Как и во всех коллективных сборниках, тексты здесь выигрывают (или проигрывают) в зависимости от соседства. И жанра. Так уж устроено: даже самое затейливое эссе проигрывает живому путевому дневнику, а очерк – сказке. Мне особенно приглянулся текст Льва Сысорова, простенько названный «Камчатка-76», – полноценная и захватывающая повесть о душераздирающих приключениях юного студента на борту гидрографического судна «Глубомер».
«О запахах на судне надо сказать отдельно. К неистребимому запаху солярки присоединяются прочный аромат камбуза и благоухание большого количества много и тяжело работающих мужчин. Плюс «кирза» и табак. В каждой каюте своё, отдельное «амбре».
Не скажу, что судовой запах неприятен. Когда после долгого перерыва поднимаешься по трапу и оказываешься в тесных судовых коридорах… Просыпается горькая и сладкая память.
Недаром индейцы племени чероки хранят в память о прошедших радостных (или нерадостных) событиях что-то пахучее. Горсть сосновых иголок, например».
Сысоров упоминает чероки, Ширяев – мадьяров и поляков, а Рыбин в увлекательном очерке «Между ламутами и камчадалами, вулканами и океаном» живописует шведскую экспедицию по Камчатке в 1920–1922 годах. Эта земля и по сей день манит к себе людей со всего света, причём некоторых из них, как Стена Бергмана, не останавливал даже сомнительный с точки зрения безопасности и мало-мальского комфорта исторический период.
«Швед Стен Бергман, прихватив фотографический аппарат, пришёл на пристань Петропавловска-Камчатского. Он хотел снять, как происходит высадка белогвардейцев. К пристани одна за другой прибывали шлюпки, доставляли солдат со стоявшего на рейде парохода. Белогвардейцы были одеты в грязные драные полушубки из бараньего или оленьего меха. На ногах торбаса – сапоги из оленьих шкур мехом наружу. На головах солдат красовались самые разнообразные шапки и фуражки. У казаков – огромные папахи. У многих солдат не было оружия, а те, что были вооружены, имели охотничьи ружья. В короткий срок белые наводнили город».

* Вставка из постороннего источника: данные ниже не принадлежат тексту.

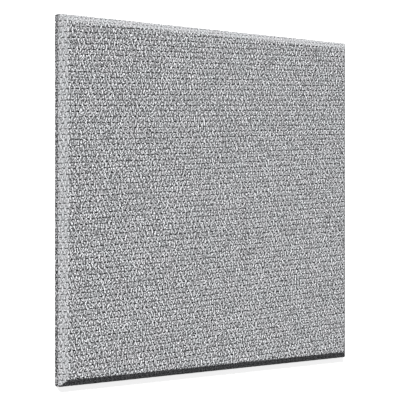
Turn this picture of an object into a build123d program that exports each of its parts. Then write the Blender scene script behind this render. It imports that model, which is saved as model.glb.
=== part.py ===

Сборник, задуманный книгой о Камчатке, стал на самом деле чем-то большим – он о памяти. О той памяти, что возвращает к истории и жизни наших предков, о той, что свидетельствует о неразрывности событий вышедшим спустя сорок лет в море тем же судном, на котором ты проходил когда-то свою студенческую практику… В текстах сохраняется даже то, о чём мы накрепко запамятовали, – народные легенды, забытый напрочь язык, тот дом, который мы покинули и в который решили вернуться, страшась ничего не узнать и всё вспомнить.